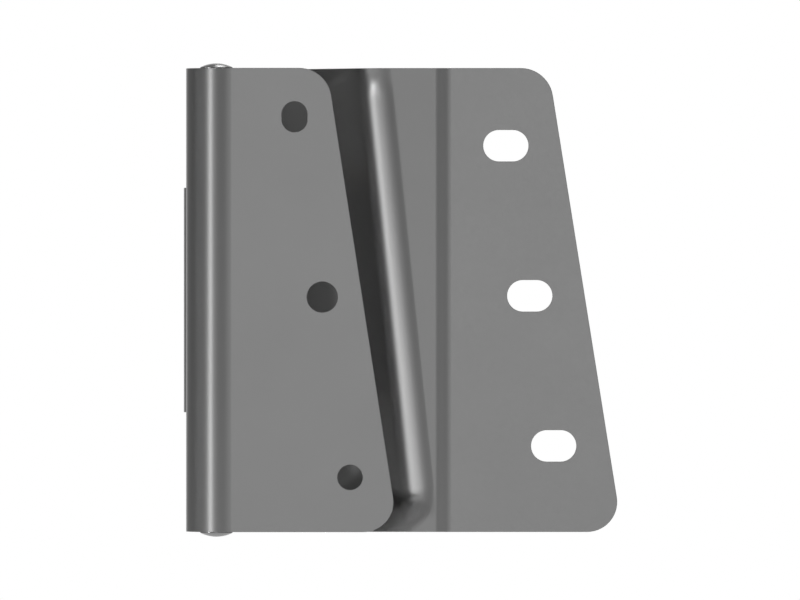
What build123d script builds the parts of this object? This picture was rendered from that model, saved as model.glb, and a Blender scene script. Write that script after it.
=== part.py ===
from build123d import *

import os
from math import acos, asin, cos, degrees, radians, sin, sqrt, tan

# Cabin door hinge in pressed sheet steel, in millimetres.
# Z is the pin axis, and the origin is on that axis at mid-height.
# The door is closed. The seen face looks towards -Y, and both leaves reach towards +X.

# Sheet and outline
sheet = 4.0
leaf_height = 154.5
upper_corner_radius = 10.8
lower_corner_radius = 10.0
leaf_lap_gap = 1.0

# Pin and bushes
pin_diameter = 10.0
pin_end_diameter = 8.0
pin_head_diameter = 10.8
pin_head_height = 1.9
pin_head_rim = 0.6
end_bush_wall = 2.0
bearing_bush_wall = 1.85
bearing_clearance = 0.05
bearing_bush_length = 20.0
bearing_flange_radius = 9.0
bearing_flange_thickness = 1.0
end_play = 0.15

# Rolled knuckles
door_knuckle_length = 75.0
roll_seam = 1.0
neck_clearance = 0.76
neck_bend_radius = 11.2

# Pillar leaf flat
pillar_reach = 48.98
pillar_rake = 8.75
pillar_hole_inset = 13.3
pillar_hole_pitch = 60.0
pillar_hole_shift = 1.0
middle_hole_diameter = 10.3
lower_hole_diameter = 8.4
upper_hole_width = 8.6
upper_hole_height = 10.3

# Door leaf flat
door_reach = 123.13
door_rake = 9.05
slot_inset = 18.3
slot_pitch = 50.0
slot_shift = 1.4
slot_length = 15.1
slot_width = 10.5
step_height = 0.9
step_tilt = 15.0
step_bend_radius = 8.0
step_lead = 0.6
step_margin = 0.05
land_tilt = 2.6

# Door leaf pressed recess
rim_position = 66.2
rim_rake = 5.7
web_tilt = 56.0
rim_bend_radius = 14.5
floor_bend_radius = 6.0
recess_corner_radius = 6.0
foot_run_out = 66.7
foot_rake = 28.0
head_run_out = 62.7
head_rake = 45.0
knuckle_relief = 4.0
tab_relief_radius = 3.0
floor_corner_radius = 6.0

# Sizes that follow from the ones above
end_bush_radius = pin_end_diameter / 2 + end_bush_wall
bearing_bore_radius = pin_diameter / 2 + bearing_clearance
bearing_bush_radius = bearing_bore_radius + bearing_bush_wall
pillar_eye_radius = end_bush_radius + sheet
door_eye_radius = bearing_bush_radius + sheet
half_height = leaf_height / 2
half_knuckle = door_knuckle_length / 2
inner_end = half_knuckle + bearing_flange_thickness + end_play
eye_length = half_height - inner_end
neck_straight = sqrt((door_eye_radius + neck_clearance) ** 2 - end_bush_radius**2)
neck_outer_radius = neck_bend_radius + sheet
neck_x = neck_outer_radius - pillar_eye_radius
pillar_front = -(neck_straight + neck_outer_radius)
lap_face = pillar_front + sheet + leaf_lap_gap
notch_x = pillar_eye_radius + knuckle_relief
step_start = rim_position + half_height * tan(radians(rim_rake)) - step_lead
stepped_from = step_start - sheet / 2 * sin(radians(land_tilt)) - step_margin

# The land between the recess and the step leans back from the step's foot
land_back = Vector(sin(radians(land_tilt)), cos(radians(land_tilt)), 0)
land_plane = Plane((step_start, lap_face, 0), z_dir=land_back)

# Cutting volumes reach this far past the part, and the recess is shaped in this working block
beyond = 60.0
block = 480.0
block_left = -30.0
block_right = 180.0
block_border = 0.1


def ring_sector(centre, inner, outer, start, sweep):
    """Flat ring sector, counter-clockwise from the start angle."""
    outside = CenterArc(centre, outer, start, sweep)
    inside = CenterArc(centre, inner, start, sweep)
    ends = Line(inside @ 0, outside @ 0) + Line(inside @ 1, outside @ 1)
    return make_face(outside + inside + ends)


def upright(face, height):
    """A section in the XY plane drawn out along the pin axis, centred on mid-height."""
    return extrude(face, height / 2, both=True)


def plan_cutter(points, radii):
    """An outline in the XZ plane with rounded corners, drawn out through the whole depth."""
    outline = FilletPolyline(*points, radius=radii, close=True)
    return extrude(Plane.XZ * make_face(outline), beyond, both=True)


def band(x_min, x_max, y_min, y_max):
    """A rectangle between two X and two Y values."""
    return Pos((x_min + x_max) / 2, (y_min + y_max) / 2) * Rectangle(x_max - x_min, y_max - y_min)


def raked_x(reach, rake, z):
    """X at height z of a line that crosses mid-height at reach and leans outwards going down."""
    return reach - z * tan(radians(rake))


def land_depth(x, skin=0):
    """Y of the land's front face at x, or of its back with a skin."""
    return lap_face + (step_start - x) * tan(radians(land_tilt)) + skin / cos(radians(land_tilt))


def pillar_holes():
    """The middle round hole, the lower round hole and the upright oval above them."""
    line = pillar_reach - pillar_hole_inset
    heights = [pillar_hole_shift + row * pillar_hole_pitch for row in (-1, 0, 1)]
    places = [Pos(raked_x(line, pillar_rake, z), z) for z in heights]
    oval = Rot(0, 0, 90) * SlotOverall(upper_hole_height, upper_hole_width)
    holes = places[0] * Circle(lower_hole_diameter / 2)
    holes += places[1] * Circle(middle_hole_diameter / 2)
    holes += places[2] * oval
    return extrude(Plane.XZ * holes, beyond, both=True)


def make_pillar_leaf():
    """Narrow leaf: flat, long swan-neck bend and two rolled eyes, from one sheet."""
    far = pillar_reach + beyond
    flat = band(neck_x, far, pillar_front, pillar_front + sheet)
    bend = ring_sector((neck_x, -neck_straight), neck_bend_radius, neck_outer_radius, 180, 90)
    neck = upright(flat + bend, leaf_height)
    wall = band(-pillar_eye_radius, -end_bush_radius, -neck_straight, 0)
    roll_end = degrees(acos((end_bush_radius - roll_seam) / pillar_eye_radius)) - 180
    roll = ring_sector((0, 0), end_bush_radius, pillar_eye_radius, roll_end, 180 - roll_end)
    strap = extrude(wall + roll, eye_length)
    straps = Pos(0, 0, inner_end) * strap + Pos(0, 0, -half_height) * strap
    outline = plan_cutter(
        [
            (-beyond, -half_height),
            (raked_x(pillar_reach, pillar_rake, -half_height), -half_height),
            (raked_x(pillar_reach, pillar_rake, half_height), half_height),
            (-beyond, half_height),
        ],
        [0, lower_corner_radius, upper_corner_radius, 0],
    )
    return (neck & outline) - pillar_holes() + straps


def behind_wall(x, z, lean, skin):
    """Half-space in front of one sloping wall of the recess, or in front of its back with a skin.

    The wall's bend leaves the land along a line through (x, z), and lean is the angle
    of that line's outward normal from +X.
    """
    outward = Vector(cos(radians(lean)), 0, sin(radians(lean)))
    normal = outward * sin(radians(web_tilt)) + Vector(0, cos(radians(web_tilt)), 0)
    fold = radians(land_back.get_angle(normal))
    across = (normal - land_back * cos(fold)).normalized()
    start = Vector(x, land_depth(x), z) - across * rim_bend_radius * tan(fold / 2) + normal * skin
    return Plane(start, z_dir=normal) * Pos(0, 0, -block / 2) * Box(block, block, block)


def lies_in(edge, plane):
    """Whether an edge lies in a plane."""
    return all(abs(plane.to_local_coords(edge @ t).Z) < 1e-4 for t in (0, 0.5, 1))


def recess_bends(form, plane):
    """The edges of the recess in one plane, without the border of the working block."""
    level = [e for e in form.edges() if lies_in(e, plane)]
    return [e for e in level if block_left < (e @ 0.5).X < block_right and abs((e @ 0.5).Z) < block / 2]


def recess_form(skin):
    """All that lies in front of the pressed sheet, or in front of its back with a skin."""
    floor = bearing_bush_radius + skin
    left, right = block_left - block_border, block_right + block_border
    ends = (right, land_depth(right, skin)), (left, land_depth(left, skin))
    land = Polyline((left, -beyond), (right, -beyond), *ends, close=True)
    flat = upright(make_face(land), block + block_border)
    plug = upright(band(left, right, -beyond, floor), block + block_border)
    plug &= behind_wall(rim_position, 0, rim_rake, skin)
    plug &= behind_wall(foot_run_out, -half_height, foot_rake - 90, skin)
    plug &= behind_wall(head_run_out, half_height, head_rake, skin)
    corners = [e for e in plug.edges() if abs(e.tangent_at(0).Y) > 0.1 and e.center().X > 0]
    form = flat + fillet(corners, recess_corner_radius + skin)
    form = fillet(recess_bends(form, land_plane.offset(skin)), rim_bend_radius - skin)
    return fillet(recess_bends(form, Plane.XZ.offset(-floor)), floor_bend_radius + skin)


def half_mitre(first, second):
    """From the middle of the sheet to its back, at a corner between two tilts of the section."""
    middle, half_turn = radians((first + second) / 2), radians((second - first) / 2)
    return Vector(sin(middle), cos(middle)) * (sheet / 2 / cos(half_turn))


def stepped_flat():
    """Slotted part of the door leaf, with the shallow step that brings it forward."""
    left, right = stepped_from, door_reach + beyond
    lower = half_mitre(land_tilt, step_tilt)
    upper = half_mitre(step_tilt, 0)
    inner, outer = step_bend_radius - sheet / 2, step_bend_radius + sheet / 2
    lead = step_bend_radius * tan(radians((step_tilt - land_tilt) / 2))
    near = Vector(step_start + lead, land_depth(step_start + lead) + sheet / 2 / cos(radians(land_tilt)))
    front = lap_face - step_height
    rise = near.Y - sheet / 2 - front
    far = Vector(near.X + rise / tan(radians(step_tilt)), front + sheet / 2)
    section = FilletPolyline(
        (left, land_depth(left)),
        near - lower,
        far - upper,
        (right, front),
        (right, front + sheet),
        far + upper,
        near + lower,
        (left, land_depth(left, sheet)),
        radius=[0, inner, outer, 0, 0, inner, outer, 0],
        close=True,
    )
    return upright(make_face(section), leaf_height)


def door_slots():
    """Three level slots in a row that follows the raked edge."""
    line = door_reach - slot_inset
    heights = [slot_shift + row * slot_pitch for row in (-1, 0, 1)]
    places = Locations(*[(raked_x(line, door_rake, z), z) for z in heights])
    slots = places * SlotOverall(slot_length, slot_width)
    return extrude(Plane.XZ * Sketch(children=slots), beyond, both=True)


def make_door_leaf():
    """Wide leaf: flat with a shallow step, deep pressed recess and one rolled eye."""
    pressed = recess_form(sheet) - recess_form(0)
    pressed &= Pos(stepped_from - block / 2, 0, 0) * Box(block, block, block)
    outline = plan_cutter(
        [
            (0, -half_knuckle),
            (notch_x, -half_knuckle),
            (notch_x, -half_height),
            (raked_x(door_reach, door_rake, -half_height), -half_height),
            (raked_x(door_reach, door_rake, half_height), half_height),
            (notch_x, half_height),
            (notch_x, half_knuckle),
            (0, half_knuckle),
        ],
        [
            0,
            tab_relief_radius,
            floor_corner_radius,
            lower_corner_radius,
            upper_corner_radius,
            floor_corner_radius,
            tab_relief_radius,
            0,
        ],
    )
    roll_end = degrees(asin((bearing_bush_radius - roll_seam) / door_eye_radius))
    roll = ring_sector((0, 0), bearing_bush_radius, door_eye_radius, 90, 270 + roll_end)
    return ((pressed + stepped_flat()) & outline) - door_slots() + upright(roll, door_knuckle_length)


def make_pin():
    """Stepped pin with a low domed head formed over each end bush."""
    rise = pin_head_height - pin_head_rim
    head_radius = pin_head_diameter / 2
    top = half_height + pin_head_height
    half = Polyline(
        (0, 0),
        (pin_diameter / 2, 0),
        (pin_diameter / 2, inner_end),
        (pin_end_diameter / 2, inner_end),
        (pin_end_diameter / 2, half_height),
        (head_radius, half_height),
        (head_radius, half_height + pin_head_rim),
    )
    dome_radius = (head_radius**2 + rise**2) / (2 * rise)
    dome = RadiusArc((head_radius, half_height + pin_head_rim), (0, top), -dome_radius)
    section = make_face(half + dome + Line((0, top), (0, 0)))
    upper = revolve(Plane.XZ * section, Axis.Z)
    return upper + mirror(upper, Plane.XY)


def make_end_bush():
    """Plain bush pressed into one eye of the pillar leaf, standing on Z = 0."""
    return extrude(Circle(end_bush_radius) - Circle(pin_end_diameter / 2), eye_length)


def make_bearing_bush():
    """Flanged bush for one end of the door knuckle, its flange on Z = 0 and its sleeve below."""
    sleeve = Circle(bearing_bush_radius) - Circle(bearing_bore_radius)
    flange = Circle(bearing_flange_radius) - Circle(bearing_bore_radius)
    return extrude(sleeve, -bearing_bush_length) + extrude(flange, bearing_flange_thickness)


def build():
    """Every piece at its place, by node name."""
    end_bush, bearing_bush = make_end_bush(), make_bearing_bush()
    return {
        "pillar_leaf": make_pillar_leaf(),
        "door_leaf": make_door_leaf(),
        "hinge_pin": make_pin(),
        "upper_end_bush": Pos(0, 0, inner_end) * end_bush,
        "lower_end_bush": Pos(0, 0, -half_height) * end_bush,
        "upper_bearing_bush": Pos(0, 0, half_knuckle) * bearing_bush,
        "lower_bearing_bush": Pos(0, 0, -half_knuckle) * Rot(180, 0, 0) * bearing_bush,
    }


os.makedirs("parts", exist_ok=True)
for name, piece in build().items():
    export_step(piece, f"parts/{name}.step")
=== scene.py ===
from math import cos, pi, radians, sin, tan

import bpy
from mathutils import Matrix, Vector


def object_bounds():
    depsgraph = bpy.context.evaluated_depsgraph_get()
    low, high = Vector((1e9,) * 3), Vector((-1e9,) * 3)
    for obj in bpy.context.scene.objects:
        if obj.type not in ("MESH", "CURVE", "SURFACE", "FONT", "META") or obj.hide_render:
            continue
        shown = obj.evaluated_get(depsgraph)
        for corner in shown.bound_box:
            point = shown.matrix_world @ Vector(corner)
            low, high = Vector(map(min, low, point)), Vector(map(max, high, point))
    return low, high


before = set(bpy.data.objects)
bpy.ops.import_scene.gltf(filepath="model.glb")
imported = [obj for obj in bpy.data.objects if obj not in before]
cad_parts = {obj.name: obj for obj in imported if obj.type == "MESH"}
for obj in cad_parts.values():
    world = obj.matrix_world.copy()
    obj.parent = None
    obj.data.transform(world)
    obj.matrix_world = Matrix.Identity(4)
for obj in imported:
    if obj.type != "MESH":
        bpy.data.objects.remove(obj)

# Cabin door hinge: the finishes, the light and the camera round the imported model.
# Metres, Z up along the pin. The seen face of the closed hinge looks towards -Y.

cad_low, cad_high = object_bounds()
MM = 0.001

# Camera: a very long lens, level and square to the leaves
PHOTO_WIDTH = 800
PIXELS_PER_MM = 3.005
CAMERA_DISTANCE = 5.307
CAMERA_X = 61.38 * MM
SENSOR_WIDTH = 36.0
VIEW_END = 100.0

# Plated sheet. The real grain and the real lines of the punch are about 0.1 mm wide, too fine
# to show, so both are drawn coarser.
SHEET_ROUGHNESS = 0.30
SHEET_PATCH = 28 * MM
GRAIN_SIZE = 0.9 * MM
GRAIN_HEIGHT = 0.0012 * MM
GRAIN_ROUGHENING = 0.05
SOFT_CORNER = 0.3 * MM

# Sheared edges: which way their surface looks, and the lines that the punch leaves on them,
# which run from face to face because the noise is shrunk that way
END_EDGE_NORMAL_Z = 0.98
SIDE_EDGE_NORMAL_Y = 0.04
PUNCH_LINE_WIDTH = 0.5 * MM
PUNCH_LINE_SHRINK = 0.06
PUNCH_LINE_HEIGHT = 0.03 * MM
EDGE_ROUGHENING = 0.08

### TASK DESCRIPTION
Quote the listing above from its first line to the line with "upper_hole_height = 10.3", inclusive, and add nothing.

### RESPONSE
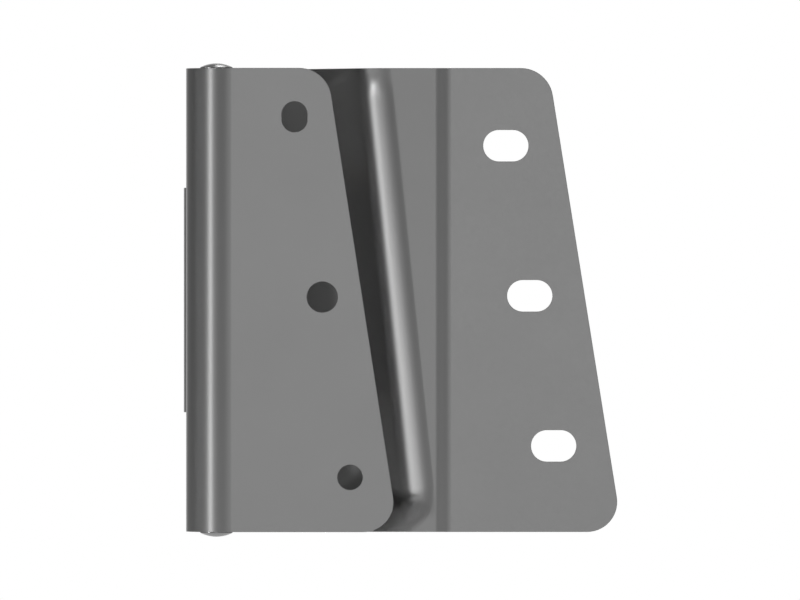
What build123d script builds the parts of this object? This picture was rendered from that model, saved as model.glb, and a Blender scene script. Write that script after it.
=== part.py ===
from build123d import *

import os
from math import acos, asin, cos, degrees, radians, sin, sqrt, tan

# Cabin door hinge in pressed sheet steel, in millimetres.
# Z is the pin axis, and the origin is on that axis at mid-height.
# The door is closed. The seen face looks towards -Y, and both leaves reach towards +X.

# Sheet and outline
sheet = 4.0
leaf_height = 154.5
upper_corner_radius = 10.8
lower_corner_radius = 10.0
leaf_lap_gap = 1.0

# Pin and bushes
pin_diameter = 10.0
pin_end_diameter = 8.0
pin_head_diameter = 10.8
pin_head_height = 1.9
pin_head_rim = 0.6
end_bush_wall = 2.0
bearing_bush_wall = 1.85
bearing_clearance = 0.05
bearing_bush_length = 20.0
bearing_flange_radius = 9.0
bearing_flange_thickness = 1.0
end_play = 0.15

# Rolled knuckles
door_knuckle_length = 75.0
roll_seam = 1.0
neck_clearance = 0.76
neck_bend_radius = 11.2

# Pillar leaf flat
pillar_reach = 48.98
pillar_rake = 8.75
pillar_hole_inset = 13.3
pillar_hole_pitch = 60.0
pillar_hole_shift = 1.0
middle_hole_diameter = 10.3
lower_hole_diameter = 8.4
upper_hole_width = 8.6
upper_hole_height = 10.3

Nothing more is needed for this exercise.